Researchers have now questioned the ethics of using her image.
The story of the Resusci Annie doll began when a pathologist performing an autopsy on the drowned woman was so entranced by her serene smile that he made a plaster death mask of her face.
Over the years, hundreds of copies of it were sold as trinkets across Europe.
And in 1956, when medics found mouth-to-mouth breathing could maintain blood oxygen levels in an unconscious victim, it gained a new purpose.
A member of the American Heart Association’s CPR (cardiopulmonary resuscitation) committee saw that students practising on one another risked causing rib fractures and pain.
So he approached doll maker Asmund Laerdal to create a realistic training model.

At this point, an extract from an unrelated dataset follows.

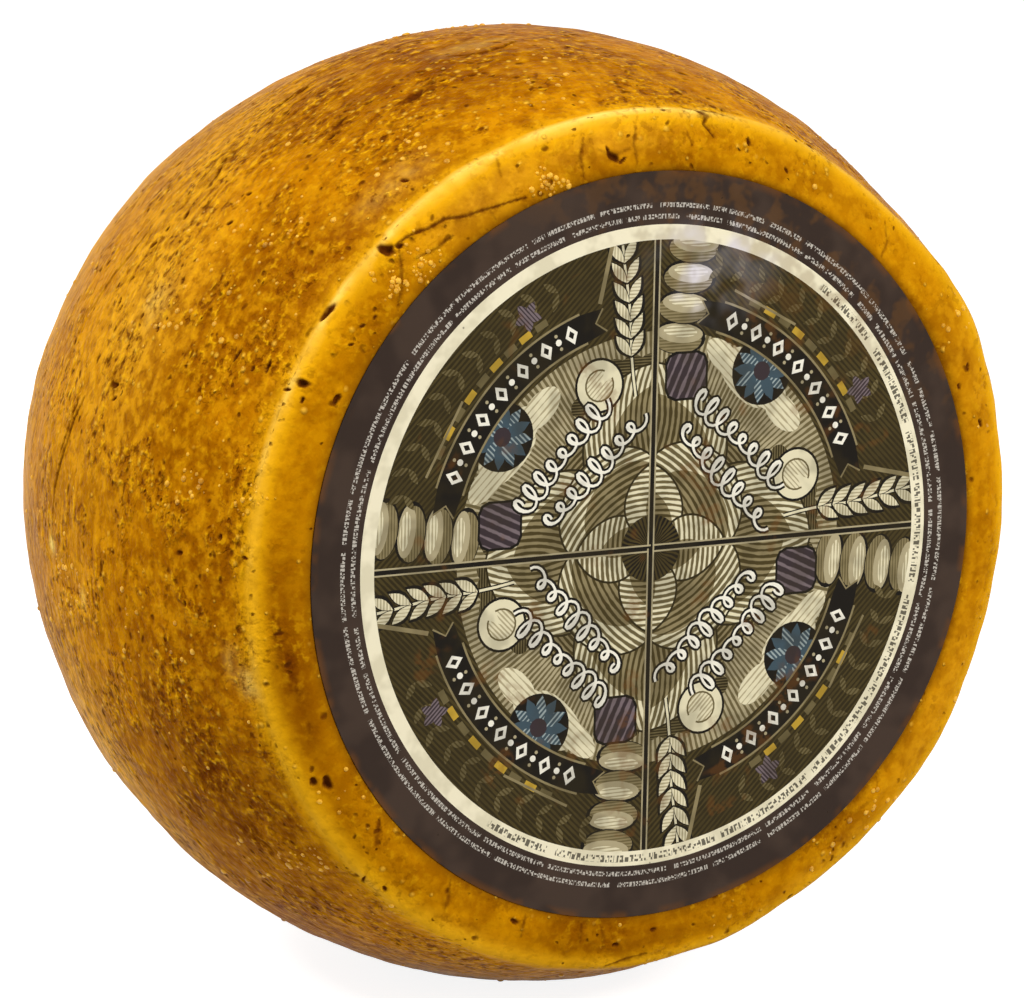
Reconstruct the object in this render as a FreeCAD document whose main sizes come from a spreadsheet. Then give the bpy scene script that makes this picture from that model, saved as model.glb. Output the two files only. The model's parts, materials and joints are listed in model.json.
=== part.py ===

Mr Laerdal remembered a mask on the wall of his grandparents’ house in Norway and decided to use that face.
Doctors Stephanie Loke and Sarah McKernon, of the University of Liverpool, said: ‘Resusci Annie has likely helped more than 500million people to train in CPR, saving around 2.5million lives.’
But the authors added death masks were ethically troubling and queried if it was right to use her face without consent.
The young woman is sometimes called L’Inconnue de la Seine (the unknown woman of the Seine) or the Mona Lisa of the Seine. Stories say she eloped to Paris from Liverpool, where she was either murdered or she took her own life.